Mortar Platoon - the Mortar Platoon was the first sign this was a light infantry unit as it served just three 60-mm mortars. The 81-mm was obviously more effective but it was heavier and less ammunition could be carried for the same weight load of 60-mm rounds.
Machine Gun Platoon - the Machine Gun Platoons again demonstrated the light weight approach, each serving four M1919A4 light machine guns, with no heavier M1917s issued.
Demolition Platoon - the Demolition Platoon typified the Raider aim of getting in, blowing up items the Japanese regarded as important and then leaving. It fielded eight Squads, each of eight men, paired up into Sections under a Sergeant and a Platoon HQ commanded by a Captain assisted by a Lieutenant.
The Rifle Company - the Rifle Company was far larger than its Ranger and Commando contemporaries. Its building block the, Rifle Squad, provides one of those conundrums of organisation that often appear just when you think you understand matters.

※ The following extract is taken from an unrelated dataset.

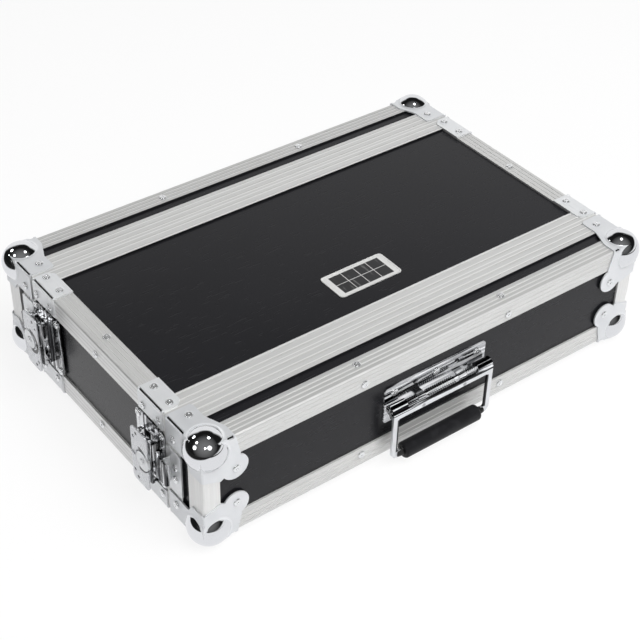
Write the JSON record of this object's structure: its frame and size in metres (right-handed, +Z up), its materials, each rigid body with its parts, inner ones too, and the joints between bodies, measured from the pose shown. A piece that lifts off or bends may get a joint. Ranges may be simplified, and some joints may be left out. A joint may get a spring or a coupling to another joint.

The authorised table of organisation stated an eight man Rifle Squad, comprised of a Corporal, four riflemen, two automatic riflemen and a sniper. The first five men were each armed with a rifle, the two automatic gunners each a BAR, and the sniper the M1903 Springfield. Platoon HQ had a Lieutenant and Sergeant, armed with Carbines, a Sergeant Guide (demolitions) and two runners, all armed with rifles.
This Squad is notably different to the nine man version described in much of the literature on the Raiders, and provides a classic example of the reorganisation of units in the field to meet tactical circumstances.
In this, three teams, each of three men became a favoured option. In some operations, this was used to field a unique blend of automatic firepower. Two teams were each equipped with a pair of sub machine guns and one rifle. The third team substituted a BAR for one of the SMGs. This naturally meant the Squad had a much reduced range, but reportedly it was a highly efficient unit in combat and despite its weapons was not given to wasteful use of ammunition. If no additional men were provided in this model, then Platoon HQ would have had to shrink to perhaps no more than an Officer and one man, almost certainly the Platoon Sergeant.
The Weapons Platoon served two 60-mm mortars and two M1919A4 light machine guns in its two Sections. Its Antitank Rifle Section was initially issued with two British Boys anti-tank rifles, which were to be replaced by the Bazooka when available. A few Boys models were procured for evaluation by the US but quickly rejected as obsolete. The Marines in general though were not high on the list for receipt of the new Bazooka in 1942 and the Raiders less so. The Boys could penetrate a light Japanese tank, the type most likely to be encountered and perhaps it was for this reason they were adopted. Heavy calibre antitank rifles were also used as long range sniper weapons in many armies.
Company HQ was split into a Combat Section of ten men and a Supply Section of eight. The Company was commanded by a Captain, unusually with no Executive Officer, with a small staff of NCOs and runners, plus two US Navy medics.
The Raider Battalion looked decidedly heavy compared to the stripped back Rangers. However, there were variations even between the Raider Battalions themselves. 2nd Raiders tried six Rifle Companies and no Weapons Company for example. The four Raider Battalions eventually settled on three Rifle and one Weapons Company during 1943, though there were other formats before this. Quite how these changes impacted on the Company organisation is unclear, as the September 1942 tables would appear to be the only ones issued.
In early 1944, three of the Raider Battalions were used to reconstitute the 'missing' 4th Marine Regiment and the Raider concept passed into history. In their remarkably short service career though, the Raiders proved the value of light infantry operations against Japanese garrisons. But as the campaign drew ever closer to the Home Islands, the Marines were not interested in hit and run tactics. The ground they took they intended to keep, and as such the Raider concept was deemed exhausted.